In one sense, Foxtons is an estate agent like any other. Its branches are smart and welcoming, and its staff buzz around London in customised green Minis.
Its Brixton branch, however, is seen by many as the enemy in a war over gentrification. It has been graffitied with ‘Yuppies Out’ slogans and at the end of April, during an largely peaceful protest, its front window was smashed by demonstrators.
Gentrification is nothing new in London. A generation ago areas such as Notting Hill, Clerkenwell, Shoreditch and Clapham were edgy parts of the inner city. Gradually at first, then rapidly, they changed, as the young middle-classes moved in, pushing up house prices and rents.

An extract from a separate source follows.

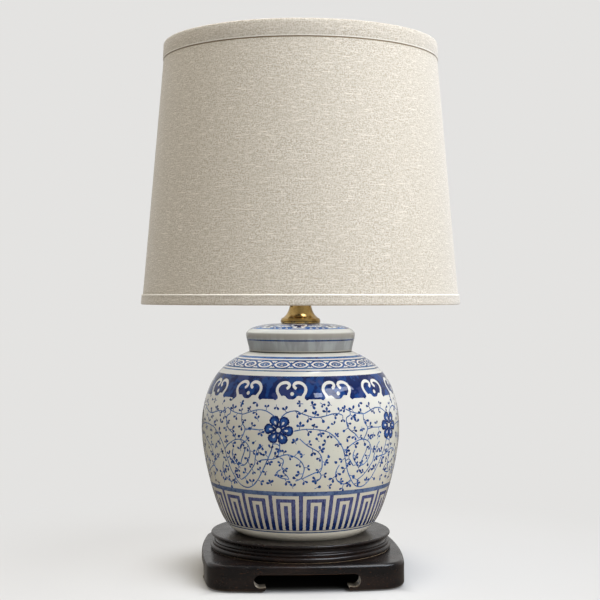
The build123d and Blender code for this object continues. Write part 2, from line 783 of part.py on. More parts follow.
with BuildPart() as bulb_glass:
    with BuildSketch(Plane.XZ):
        with BuildLine():
            outside, inside = bulb_side(0), bulb_side(bulb_wall)
            Spline(*outside, tangents=((0, 1), (0, 1)))
            crown_arc(bulb_radius)
            Line((0, crown_centre + bulb_radius), (0, crown_centre + bulb_radius - bulb_wall))
            crown_arc(bulb_radius - bulb_wall)
            Spline(*inside, tangents=((0, 1), (0, 1)))
            Line(inside[0], outside[0])
        make_face()
    revolve(axis=Axis.Z)
bulb_glass.part.label = "bulb_glass"
export_step(bulb_glass.part, "parts/bulb_glass.step")

# glass stem on a disc in the neck, with two wires that hold the filament
mount_top = bulb_cap_top + bulb_stem_height
filament_height = mount_top + filament_rise
with BuildPart() as bulb_mount:
    with BuildSketch(Plane.XY.offset(bulb_cap_top)):
        Circle(bulb_neck_radius - bulb_wall - running_gap)
    extrude(amount=bulb_wall)
    with BuildSketch(Plane.XY.offset(bulb_cap_top)):
        Circle(bulb_stem_radius)
    extrude(amount=bulb_stem_height)
    wire_foot = bulb_stem_radius / 2
    with BuildLine(Plane.XZ) as wires:
        FilletPolyline((-wire_foot, mount_top - wire_foot), (-filament_half, filament_height),
                       (0, filament_height - wire_foot), (filament_half, filament_height),
                       (wire_foot, mount_top - wire_foot), radius=3 * filament_radius)
    with BuildSketch(Plane(wires.wires()[0] @ 0, z_dir=wires.wires()[0] % 0)):
        Circle(filament_radius)
    sweep(path=wires.wires()[0])
bulb_mount.part.label = "bulb_mount"
export_step(bulb_mount.part, "parts/bulb_mount.step")

# ---- harp -------------------------------------------------------------------------------------

flare_start = harp_bottom + harp_leg_straight
half_loop = [(harp_leg_half, harp_bottom), (harp_leg_half, flare_start),
             (harp_half_width, flare_start + harp_flare), (harp_half_width, harp_top)]
other_half = [(-radius, height) for radius, height in reversed(half_loop)]
half_bends = [harp_bend_radius, harp_bend_radius, harp_shoulder_radius]
with BuildPart() as harp:
    with BuildLine(Plane.XZ) as harp_line:
        FilletPolyline(*half_loop, *other_half, radius=half_bends + half_bends[::-1])
    with BuildSketch(Plane((harp_leg_half, 0, harp_bottom))):
        Circle(harp_wire_radius)
    sweep(path=harp_line.wires()[0])
harp.part.label = "harp"
export_step(harp.part, "parts/harp.step")

with BuildPart() as harp_seat:
    with BuildSketch(Plane.XY.offset(harp_top - seat_hub_half)):
        Circle(seat_hub_radius)
    extrude(amount=2 * seat_hub_half)
    with BuildSketch(Plane.XY.offset(harp_top + seat_hub_half)):
        Circle(seat_radius)
    extrude(amount=seat_thick)
    with BuildSketch(Plane.XY.offset(seat_top)):
        Circle(stud_radius)
    extrude(amount=stud_height)
    with BuildSketch(Plane.YZ):
        with Locations((0, harp_top)):
            Circle(harp_wire_radius + thread_gap)
    extrude(amount=seat_hub_radius, both=True, mode=Mode.SUBTRACT)
harp_seat.part.label = "harp_seat"
export_step(harp_seat.part, "parts/harp_seat.step")


def harp_sleeve(side):
    """A tube over the joint of a harp leg and the saddle's stub, at x = side * leg offset."""
    with BuildPart() as sleeve:
        with BuildSketch(Plane.XY.offset(stub_top - sleeve_lap)):
            with Locations((side * harp_leg_half, 0)):
                Circle(sleeve_radius)
                Circle(harp_wire_radius + running_gap, mode=Mode.SUBTRACT)
        extrude(amount=sleeve_length)
    return sleeve


harp_sleeve_left = harp_sleeve(-1)
harp_sleeve_left.part.label = "harp_sleeve_left"
export_step(harp_sleeve_left.part, "parts/harp_sleeve_left.step")

harp_sleeve_right = harp_sleeve(1)
harp_sleeve_right.part.label = "harp_sleeve_right"
export_step(harp_sleeve_right.part, "parts/harp_sleeve_right.step")

# ---- shade ------------------------------------------------------------------------------------


def shade_layer(depth, thick):
    """A conical layer of the shade, depth inside the linen's outer face."""
    with BuildPart() as layer:
        with BuildSketch(Plane.XZ):
            with BuildLine():
                Polyline((shade_bottom_radius - depth, linen_bottom),
                         (shade_top_radius - depth, linen_top),
                         (shade_top_radius - depth - thick, linen_top),
                         (shade_bottom_radius - depth - thick, linen_bottom), close=True)
            make_face()
        revolve(axis=Axis.Z)
    return layer


def wire_ring(radius, height):
    """A ring of round wire."""
    with BuildPart() as ring:
        with BuildSketch(Plane.XZ):
            with Locations((radius, height)):
                Circle(ring_wire_radius)
        revolve(axis=Axis.Z)
    return ring


shade_fabric = shade_layer(0, linen_thick)
shade_fabric.part.label = "shade_fabric"
export_step(shade_fabric.part, "parts/shade_fabric.step")

liner_depth = linen_thick + glue_gap
shade_liner = shade_layer(liner_depth, card_thick)
shade_liner.part.label = "shade_liner"
export_step(shade_liner.part, "parts/shade_liner.step")

wire_depth = liner_depth + card_thick + glue_gap + ring_wire_radius
top_ring_height = linen_top - ring_wire_radius
top_ring_radius = linen_radius(linen_top) - wire_depth
bottom_ring_height = linen_bottom + ring_wire_radius
bottom_ring_radius = linen_radius(bottom_ring_height + ring_wire_radius) - wire_depth
shade_top_ring = wire_ring(top_ring_radius, top_ring_height)
shade_top_ring.part.label = "shade_top_ring"
export_step(shade_top_ring.part, "parts/shade_top_ring.step")

shade_bottom_ring = wire_ring(bottom_ring_radius, bottom_ring_height)
shade_bottom_ring.part.label = "shade_bottom_ring"
export_step(shade_bottom_ring.part, "parts/shade_bottom_ring.step")

trim_edge = 2 * trim_fold * (1 - cos(pi / 4))    # drop of a trim's rounded edge at 45 degrees
top_trim_bottom = shade_top - top_trim_height
with BuildPart() as shade_top_trim:
    with BuildSketch(Plane.XZ):
        with BuildLine():
            Polyline((linen_radius(top_trim_bottom) + glue_gap, top_trim_bottom),
                     (linen_radius(top_trim_bottom) + top_trim_proud, top_trim_bottom),
                     (shade_top_radius + top_trim_head, linen_top - trim_fold))
            ThreePointArc((shade_top_radius + top_trim_head, linen_top - trim_fold),
                          (shade_top_radius + top_trim_head * cos(pi / 4),
                           shade_top - trim_edge),
                          (shade_top_radius, shade_top))
            Polyline((shade_top_radius, shade_top), (shade_top_radius - trim_inturn, shade_top),
                     (shade_top_radius - trim_inturn, linen_top + glue_gap),
                     (shade_top_radius + glue_gap, linen_top + glue_gap),
                     (linen_radius(top_trim_bottom) + glue_gap, top_trim_bottom))
        make_face()
    revolve(axis=Axis.Z)
shade_top_trim.part.label = "shade_top_trim"
export_step(shade_top_trim.part, "parts/shade_top_trim.step")

bottom_trim_top = shade_bottom + bottom_trim_height
with BuildPart() as shade_bottom_trim:
    with BuildSketch(Plane.XZ):
        with BuildLine():
            Polyline((linen_radius(bottom_trim_top) + glue_gap, bottom_trim_top),
                     (linen_radius(bottom_trim_top) + bottom_trim_proud * 0.8, bottom_trim_top),
                     (linen_radius(bottom_trim_top) + bottom_trim_proud,
                      bottom_trim_top - trim_fold),
                     (shade_bottom_radius + bottom_trim_proud, linen_bottom + trim_fold))
            ThreePointArc((shade_bottom_radius + bottom_trim_proud, linen_bottom + trim_fold),
                          (shade_bottom_radius + bottom_trim_proud * cos(pi / 4),
                           shade_bottom + trim_edge),
                          (shade_bottom_radius, shade_bottom))
            Polyline((shade_bottom_radius, shade_bottom),
                     (shade_bottom_radius - trim_inturn, shade_bottom),
                     (shade_bottom_radius - trim_inturn, linen_bottom - glue_gap),
                     (shade_bottom_radius + glue_gap, linen_bottom - glue_gap),
                     (linen_radius(bottom_trim_top) + glue_gap, bottom_trim_top))
        make_face()
    revolve(axis=Axis.Z)
shade_bottom_trim.part.label = "shade_bottom_trim"
export_step(shade_bottom_trim.part, "parts/shade_bottom_trim.step")

# the arms run flat over the washer and then rise to the top ring
arm_height = spider_top + spider_wire_radius - spider_weld
arm_reach = top_ring_radius - ring_wire_radius - glue_gap
arm_end = linen_top - spider_wire_radius - running_gap
with BuildPart() as spider_arm:
    with BuildLine(Plane.XZ) as arm_line:
        FilletPolyline((spider_arm_start, arm_height), (spider_arm_bend, arm_height),
                       (arm_reach, arm_end), radius=4 * spider_wire_radius)
    with BuildSketch(Plane.YZ.offset(spider_arm_start)):
        with Locations((0, arm_height)):
            Circle(spider_wire_radius)
    sweep(path=arm_line.wires()[0])
with BuildPart() as shade_spider:
    with BuildSketch(Plane.XY.offset(spider_bottom)):
        Circle(spider_washer_radius)
        Circle(stud_radius + running_gap, mode=Mode.SUBTRACT)
    extrude(amount=spider_washer_thick)
    with PolarLocations(0, spider_arms, start_angle=90):
        add(spider_arm.part)
shade_spider.part.label = "shade_spider"
export_step(shade_spider.part, "parts/shade_spider.step")

# ---- finial -----------------------------------------------------------------------------------

neck_end = finial_bottom + finial_neck_height
ball_middle = neck_end + finial_ball_height / 2
ball_end = neck_end + finial_ball_height
finial_top = finial_bottom + finial_height
finial_bore = stud_radius + running_gap
tip_centre = finial_top - finial_tip_radius
tip_stem = finial_tip_radius * cos(pi / 4)
tip_drop = finial_tip_radius * sin(pi / 4)
with BuildPart() as finial:
    with BuildSketch(Plane.XZ):
        with BuildLine():
            Polyline((finial_bore, finial_bottom), (finial_base_radius, finial_bottom),
                     (finial_base_radius, finial_bottom + finial_base_height),
                     (finial_neck_radius, neck_end - finial_base_height / 2),
                     (finial_neck_radius, neck_end))
            ThreePointArc((finial_neck_radius, neck_end), (finial_ball_radius, ball_middle),
                          (finial_neck_radius, ball_end))
            Polyline((finial_neck_radius, ball_end), (tip_stem, ball_end + 1),
                     (tip_stem, tip_centre - tip_drop))
            ThreePointArc((tip_stem, tip_centre - tip_drop), (finial_tip_radius, tip_centre),
                          (0, finial_top))
            Polyline((0, finial_top), (0, stud_top + face_gap), (finial_bore, stud_top + face_gap),
                     (finial_bore, finial_bottom))
        make_face()
    revolve(axis=Axis.Z)
finial.part.label = "finial"
export_step(finial.part, "parts/finial.step")
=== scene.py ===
import functools
import math
import random

import bpy
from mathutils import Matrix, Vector, noise
from mathutils.bvhtree import BVHTree


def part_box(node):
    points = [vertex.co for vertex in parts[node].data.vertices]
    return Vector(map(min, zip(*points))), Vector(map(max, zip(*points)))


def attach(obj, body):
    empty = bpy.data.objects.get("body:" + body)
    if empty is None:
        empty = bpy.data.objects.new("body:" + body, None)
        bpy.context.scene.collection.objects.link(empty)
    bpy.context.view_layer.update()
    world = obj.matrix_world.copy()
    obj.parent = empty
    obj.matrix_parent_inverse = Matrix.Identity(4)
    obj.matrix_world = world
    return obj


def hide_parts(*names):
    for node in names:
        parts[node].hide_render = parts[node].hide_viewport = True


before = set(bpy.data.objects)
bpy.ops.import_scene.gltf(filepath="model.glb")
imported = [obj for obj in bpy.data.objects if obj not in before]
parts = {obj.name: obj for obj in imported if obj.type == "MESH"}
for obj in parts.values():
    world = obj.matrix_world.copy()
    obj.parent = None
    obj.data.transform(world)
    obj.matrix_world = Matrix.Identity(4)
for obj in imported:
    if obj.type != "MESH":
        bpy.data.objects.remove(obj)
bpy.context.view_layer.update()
bpy.ops.object.select_all(action="DESELECT")

# ---- the studio -------------------------------------------------------------
# A pale sweep of paper lit from a tall window of four panes at the right, the bright walls
# beside it, a warmer fill at the left and a soft light overhead that also falls through the
# open top of the shade.

scene = bpy.context.scene
scene.view_settings.view_transform = "Standard"
camera_turn = 3.9  # degrees that the camera stands to the left of the lamp's front
camera_distance, camera_height = 1.5524, 0.332
camera_dip, camera_pan = 0.222, 0.022  # degrees down and to the left
middle_height = 0.3
daylight, white_light = (0.93, 0.99, 1.09), (1, 1, 1)
window_distance = 2.2
paper = (0.775, 0.768, 0.755)


def outward(turn):
    """The level way out from the lamp's axis, turn degrees to the camera's right."""
    angle = math.radians(turn - 90 - camera_turn)
    return Vector((math.cos(angle), math.sin(angle), 0))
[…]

Gentrification brings some advantages – good shops and restaurants, better public services – but, as areas become unaffordable to anyone but the wealthy, they end up homogenised and sterile.
Brixton, long the heart of London’s Afro-Caribbean community, has in recent years seen an influx of middle-class ‘outsiders’, drawn in part by the area’s atmosphere and cultural vibrancy. Brixton market has become home to a range of great restaurants that attract people from all over London.
But house prices are going up and landlords are raising rents. Long-term residents can no longer afford to live there. Network Rail has announced plans to evict businesses from the railway arches in the centre of Brixton, many of which have been serving the community for generations.
London has long taken pride in the fact that, even in quite central districts, social the wealthy are in close proximity to the less well off. This kind of social mixing makes the city different from a city like Paris, where ethnic minorities and the poor have been decanted into vast housing estates on the distant outskirts.
Step by step, though, and against the wishes of many of its residents, it seems that London is becoming more like Paris. Hence the anger in Brixton, where fairly or not, Foxtons is seen as part of the problem – and that is why its windows get smashed.